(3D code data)

## begin

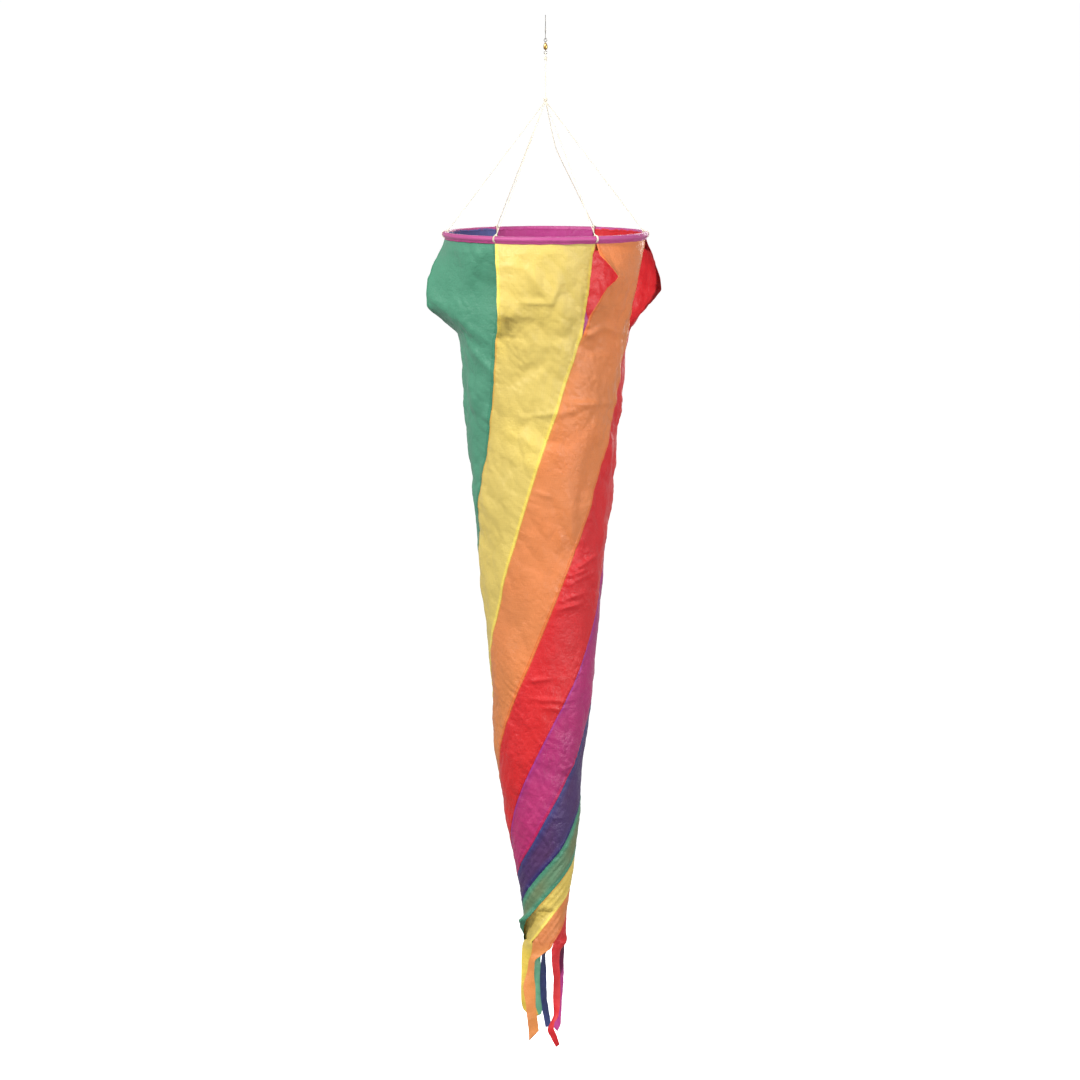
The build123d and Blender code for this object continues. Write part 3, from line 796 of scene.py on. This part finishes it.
def panel_points(colour, start_angle):
    """Smooth middle surface of one panel with its ribbon, and what its rows and columns are."""
    count = int(SEAM_LENGTH / ROW_MM)
    along = np.linspace(0, SEAM_LENGTH, count + 1)
    depth = np.interp(along, fine_along, fine_depth)
    depth[0] = 0.8
    radius, turn = (np.interp(depth, fine_depth, f) for f in (fine_radius, fine_turn))
    width = np.radians(PANEL_TURN) * radius
    z = HOOP_Z - depth
    angle = start_angle - turn
    following = COLOURS[(COLOURS.index(colour) + 1) % len(COLOURS)]
    share_down = np.clip((depth - VENT_TOP) / (JOIN - VENT_TOP), 0, 1)
    # the vent's edge keeps its corners, and the cloth inside it lifts in a softer curve
    sharp = softened(np.interp(share_down, *np.array(VENT_LIFTS[colour], float).T), 0.7)
    lift = softened(sharp, 13.0) * step(depth, 0.0, 24.0) * step(-depth, -JOIN - 30, -JOIN + 50)
    overlap = OVERLAPS.get(colour, 0.0) * np.sin(np.pi * share_down) ** 0.7
    no_shift = [(0, 0), (1, 0)]
    seams = [smooth_table(SEAM_SHIFTS.get(c, no_shift), depth) for c in (colour, following)]
    lap = LEFT_LAPS.get(colour, 0.0) * step(depth, 982, 1008)
    level = np.zeros(len(z))
    left = around(radius, angle + seams[0] - lap, z)
    left += around(lift, angle + VENT_LIFT_TURN, level)
    right = around(radius, angle + PANEL_TURN + overlap + seams[1], z)
    sway = np.stack([smooth_table(SWAY, depth), level, level], axis=-1)
    left, right = left + sway, right + sway
    width = width + np.radians(seams[1] - seams[0]) * radius
    shares = across_shares(width)
    base = bowed(left, right, width * (1 + overlap / PANEL_TURN), shares)
    edge_lift = around(sharp - lift, angle + VENT_LIFT_TURN, level)
    base += edge_lift[:, None] * np.exp(-shares * width[:, None] / 20.0)[..., None]
    # ribbon
    low_left, low_right, down = ribbon_rows(colour, left[-1], right[-1])
    low_width = np.linalg.norm(low_right - low_left, axis=1)
    low_shares = across_shares(low_width)
    ribbon = low_left[:, None] + (low_right - low_left)[:, None] * low_shares[..., None]
    flat_along = unit(low_right - low_left)
    outward = np.stack([flat_along[:, 1], -flat_along[:, 0], np.zeros(len(down))], axis=1)
    bow = 4.0 * np.exp(-down / 14.0) + 0.9 * np.sin(down / 19.0 + start_angle)
    bump = 4 * low_shares * (1 - low_shares)
    ribbon += outward[:, None] * (bow[:, None] * bump)[..., None]
    base = np.concatenate([base, ribbon])
    along = np.concatenate([along, along[-1] + down])
    depth = np.concatenate([depth, FOOT + down])
    width = np.concatenate([width, low_width])
    shares = np.concatenate([shares, low_shares])
    foot_middle = (left[-1] + right[-1]) / 2
    return base, along, depth, width, shares, foot_middle


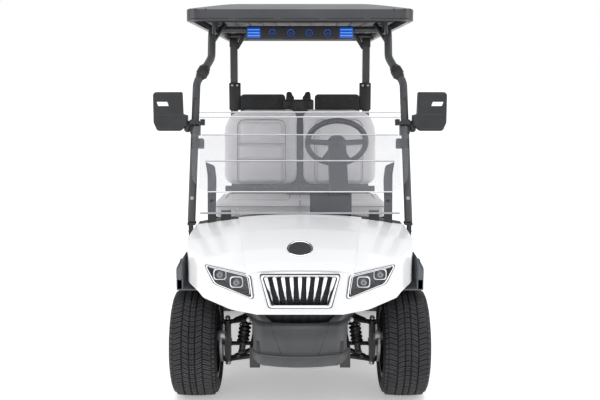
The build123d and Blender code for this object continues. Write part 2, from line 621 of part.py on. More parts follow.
column = shroud_form(0)
column += wheel_plane * (Pos(0, 0, -(COLUMN_TOP + 60.0) / 2 - 10.0) * Cylinder(COLUMN_RADIUS, 60.0))
column -= wheel_plane * (Pos(0, 0, -200.0) * Cylinder(SHAFT_RADIUS + RUN_CLEARANCE, 400.0))
nodes["steering_column"] = column

steering = wheel_plane * Torus(WHEEL_RADIUS, WHEEL_GRIP)
steering += wheel_plane * (Pos(0, 0, -8.0) * Cylinder(44.0, 28.0))
steering += wheel_plane * (Pos(0, 0, -130.0) * Cylinder(SHAFT_RADIUS, 230.0))
for turn in (-5.0, 185.0, 62.0, 118.0):
    spoke = Pos(WHEEL_RADIUS / 2 + 15.0, 0, -6.0) * Box(WHEEL_RADIUS - 35.0, 30.0, 9.0)
    steering += wheel_plane * (Rot(Z=turn) * spoke)
nodes["steering_wheel"] = steering

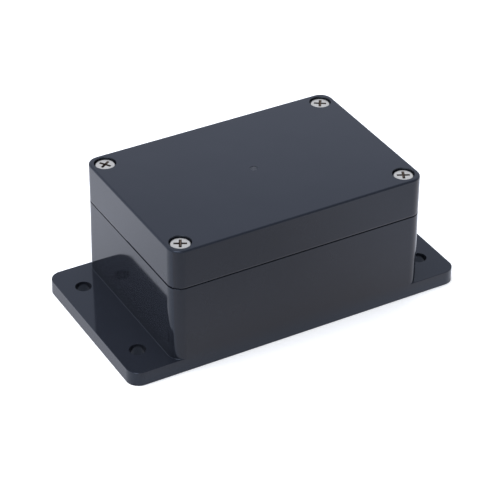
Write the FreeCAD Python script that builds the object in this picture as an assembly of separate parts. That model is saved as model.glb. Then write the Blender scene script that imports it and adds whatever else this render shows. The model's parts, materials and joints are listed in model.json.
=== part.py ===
import FreeCAD, Part

import math
import os

# Plastic project box: a drafted tub with two mounting flanges, a deep screw-down lid and a seal.
# Millimetres. The origin is the centre of the underside, +X runs from flange to flange, +Z is up.

# Outside of the box
box_length = 100.0
box_width = 68.0
box_height = 50.0
lid_height = 15.5
foot_length = 133.0
flange_thickness = 5.4
base_draft_deg = 0.5
box_corner_radius = 4.8
foot_corner_radius = 4.8
lid_edge_radius = 0.7
foot_edge_chamfer = 0.1
flange_cove = 0.1

# Mounting holes, a little nearer to the box than the flanges' middles and set in from its long sides
mounting_offset = 0.25
mounting_side_inset = 12.5
mounting_hole_diameter = 6.0

# Walls
base_wall = 2.6
floor_thickness = 2.8
lid_top_thickness = 2.6

# Seam and seal: a tongue on the base enters a groove in the lid and presses on the gasket
reveal_height = 0.45
reveal_depth = 0.6
tongue_thickness = 1.0
tongue_height = 2.0
tongue_clearance = 0.15
seal_rib = 1.05
gasket_height = 1.6
gasket_clearance = 0.08

# Lid screws, set in from the box's sides
screw_inset = 5.6
screw_diameter = 3.9
screw_length = 20.0
head_diameter = 7.5
head_height = 2.6
head_edge_width = 0.8
head_edge_height = 0.6
head_sink = 0.6
recess_diameter = 8.0
lid_bore_clearance = 0.3

# Cross recess in each screw head
cross_width = 4.6
cross_depth = 2.1
cross_wing_depth = 1.6
cross_arm = 1.0
cross_taper_deg = 26.5
cross_core_side = 1.5

# Screw posts and their brass inserts
post_radius = 5.0
post_blend_radius = 2.4
insert_diameter = 6.0
insert_length = 8.0
insert_sink = 0.3
insert_clearance = 0.03
thread_clearance = 0.05
tip_room = 4.0

# Circuit-board bosses on the floor
board_spacing_x = 72.0
board_spacing_y = 42.0
boss_diameter = 6.4
boss_height = 5.0
boss_pilot_diameter = 2.5
boss_pilot_depth = 6.0

# Card guides on the long walls: pairs of ribs with a slot for a board between them
guide_pitch = 18.0
guide_pairs = 4
guide_slot = 1.8
guide_rib = 1.1
guide_depth = 1.6
guide_rim_gap = 5.0
guide_lead = 1.2

# Gate mark at the middle of the lid
gate_diameter = 2.8
gate_depth = 0.12

# Each screw is left turned by its own angle
CORNERS = {
    "front_left": (-1, -1, -28.0),
    "front_right": (1, -1, -27.0),
    "back_left": (-1, 1, 33.0),
    "back_right": (1, 1, -33.0),
}

# Heights and places worked out from the sizes above
rim_z = box_height - lid_height
mounting_spacing_x = (box_length + foot_length) / 2 - 2 * mounting_offset
mounting_spacing_y = box_width - 2 * mounting_side_inset
screw_x = box_length / 2 - screw_inset
screw_y = box_width / 2 - screw_inset
head_seat_z = box_height - head_sink - head_height
insert_top_z = rim_z - insert_sink
groove_depth = tongue_height + gasket_height
tongue_inset = base_wall - tongue_thickness
groove_outer_inset = tongue_inset - tongue_clearance
groove_inner_inset = base_wall + tongue_clearance
lid_wall = groove_inner_inset + seal_rib
overlap = 1.0

# How near two lengths count as equal, and how upright an edge is taken to be upright
near = 0.001
upright_share = 0.9

UP = FreeCAD.Vector(0, 0, 1)


def at(x, y, z=0.0):
    return FreeCAD.Vector(x, y, z)


def cylinder(diameter, height, x, y, z):
    return Part.makeCylinder(diameter / 2, height, at(x, y, z), UP)


def block(x0, x1, y0, y1, z0, z1):
    low = at(min(x0, x1), min(y0, y1), z0)
    return Part.makeBox(abs(x1 - x0), abs(y1 - y0), z1 - z0, low)


def edges_at_height(shape, z):
    found = []
    for edge in shape.Edges:
        box = edge.BoundBox
        if abs(box.ZMin - z) < near and abs(box.ZMax - z) < near:
            found.append(edge)
    return found


def upright_edges(shape):
    found = []
    for edge in shape.Edges:
        ends = [v.Point for v in edge.Vertexes]
        if len(ends) == 2 and abs(ends[1].z - ends[0].z) > upright_share * edge.Length:
            found.append(edge)
    return found


def rounded_prism(length, width, radius, z0, z1):
    prism = block(-length / 2, length / 2, -width / 2, width / 2, z0, z1)
    return prism.makeFillet(radius, upright_edges(prism))


def drafted_prism(length, width, height, draft_deg, radius):
    # The sizes are those of the underside, and the sides lean in as they rise.
    lean = height * math.tan(math.radians(draft_deg))
    x = length / 2
    y = width / 2
    wedge = Part.makeWedge(-x, 0, -y, -y + lean, -x + lean, x, height, y, y - lean, x - lean)
    wedge.rotate(at(0, 0), at(1, 0), 90)
    return wedge.makeFillet(radius, upright_edges(wedge))


def line(start, end):
    return Part.LineSegment(start, end).toShape()


def arc(centre, radius, from_deg, to_deg):
    # An arc from three of its points, so that its ends meet the straight runs exactly.
    points = []
    for turn in (from_deg, (from_deg + to_deg) / 2, to_deg):
        a = math.radians(turn)
        points.append(centre + at(radius * math.cos(a), radius * math.sin(a)))
    return Part.Arc(*points).toShape()


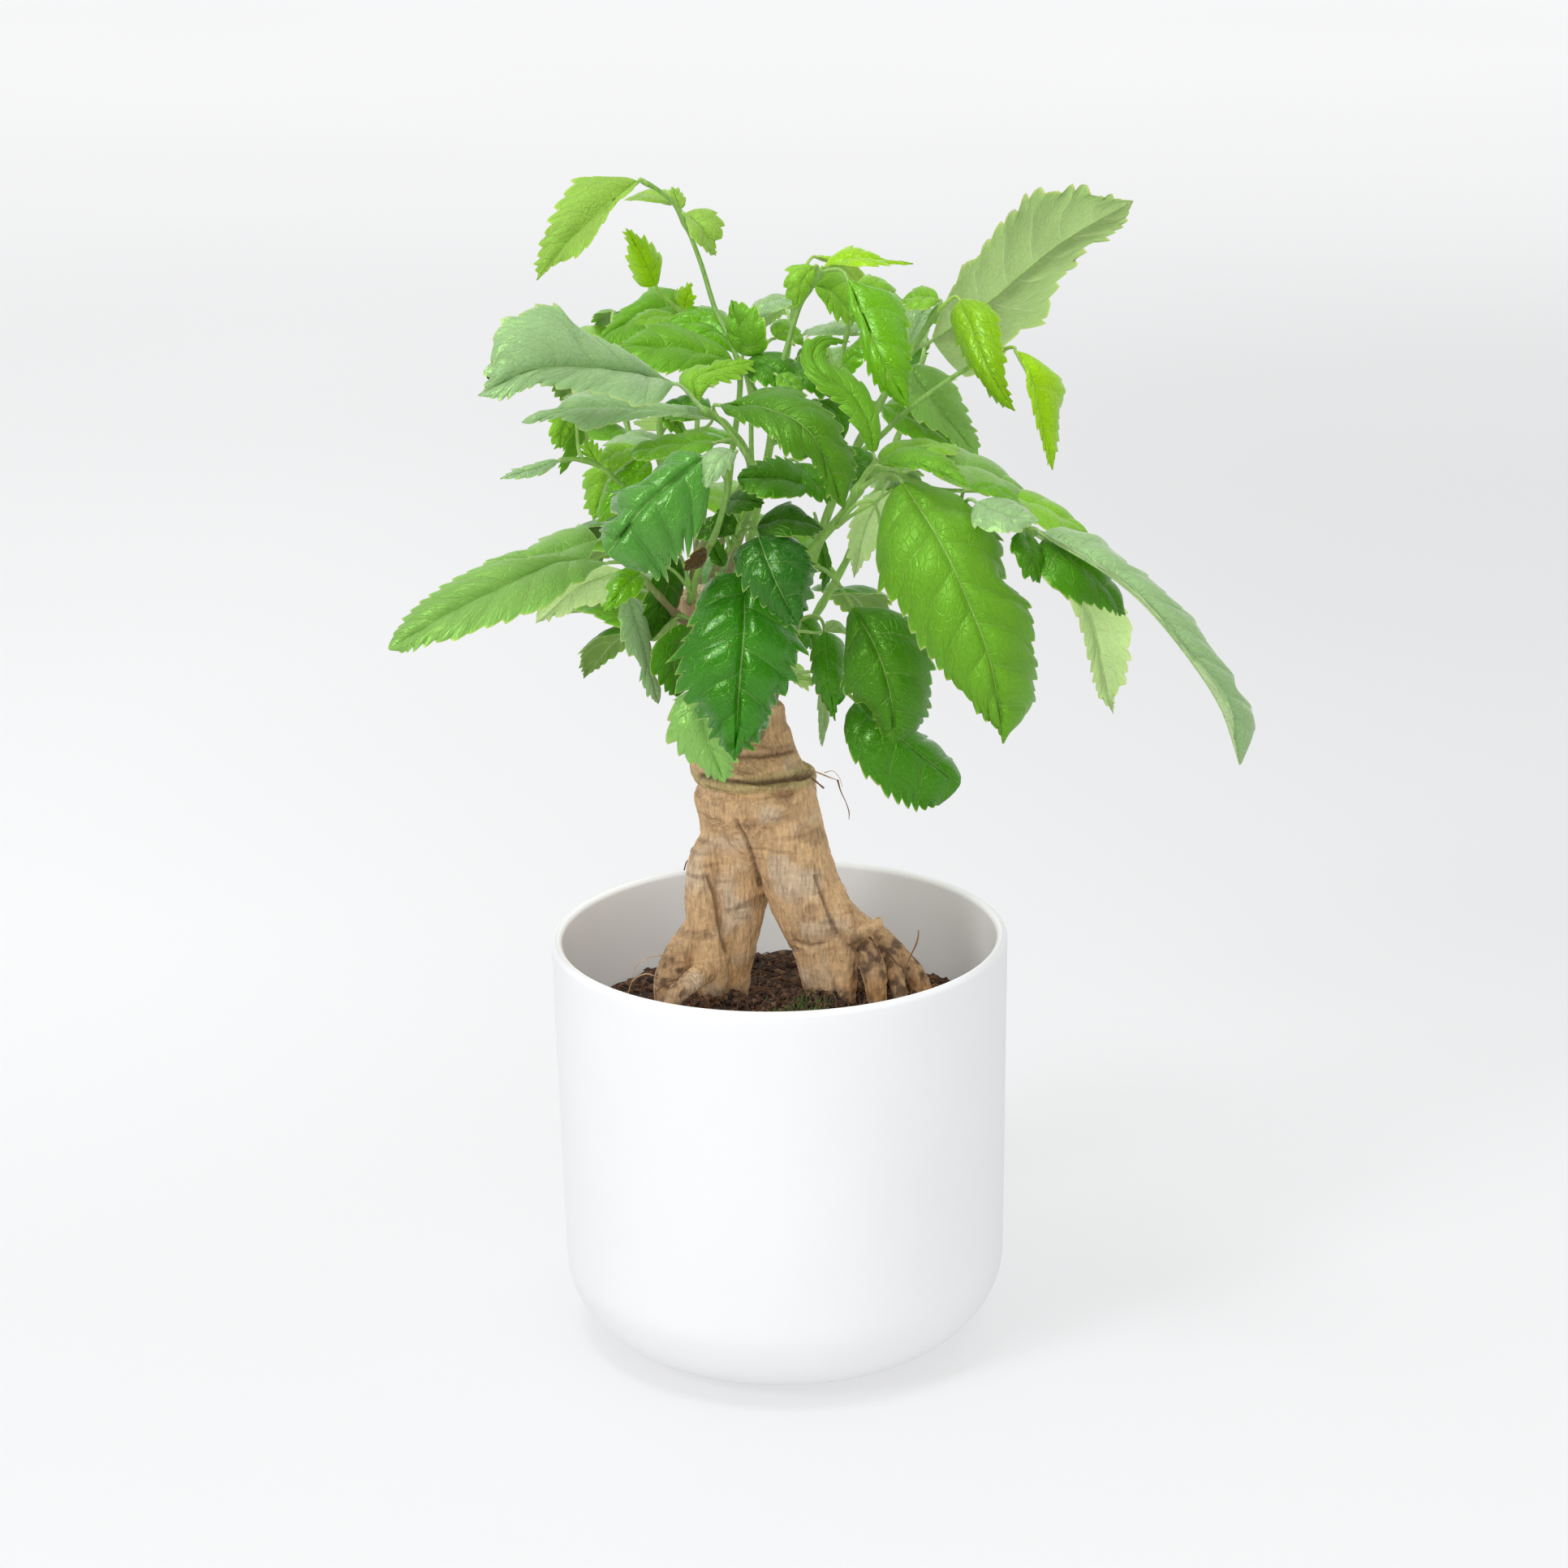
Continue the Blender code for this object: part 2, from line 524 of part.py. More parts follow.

## end

Quote the lines that begin at the line containing "on. More parts follow." and end at the line containing "# Millimetres. The", keeping both of those lines.

Full answer
The build123d and Blender code for this object continues. Write part 2, from line 621 of part.py on. More parts follow.
column = shroud_form(0)
column += wheel_plane * (Pos(0, 0, -(COLUMN_TOP + 60.0) / 2 - 10.0) * Cylinder(COLUMN_RADIUS, 60.0))
column -= wheel_plane * (Pos(0, 0, -200.0) * Cylinder(SHAFT_RADIUS + RUN_CLEARANCE, 400.0))
nodes["steering_column"] = column

steering = wheel_plane * Torus(WHEEL_RADIUS, WHEEL_GRIP)
steering += wheel_plane * (Pos(0, 0, -8.0) * Cylinder(44.0, 28.0))
steering += wheel_plane * (Pos(0, 0, -130.0) * Cylinder(SHAFT_RADIUS, 230.0))
for turn in (-5.0, 185.0, 62.0, 118.0):
    spoke = Pos(WHEEL_RADIUS / 2 + 15.0, 0, -6.0) * Box(WHEEL_RADIUS - 35.0, 30.0, 9.0)
    steering += wheel_plane * (Rot(Z=turn) * spoke)
nodes["steering_wheel"] = steering

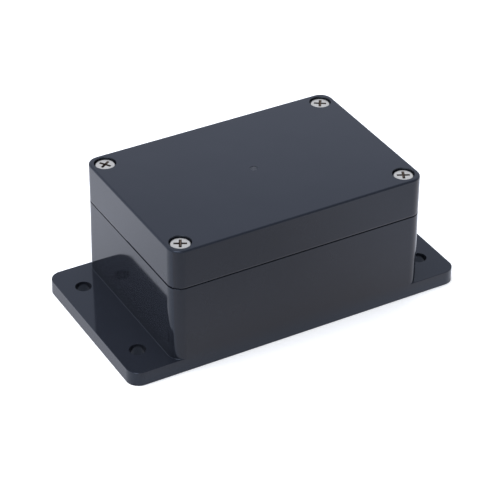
Write the FreeCAD Python script that builds the object in this picture as an assembly of separate parts. That model is saved as model.glb. Then write the Blender scene script that imports it and adds whatever else this render shows. The model's parts, materials and joints are listed in model.json.
=== part.py ===
import FreeCAD, Part

import math
import os

# Plastic project box: a drafted tub with two mounting flanges, a deep screw-down lid and a seal.
# Millimetres. The origin is the centre of the underside, +X runs from flange to flange, +Z is up.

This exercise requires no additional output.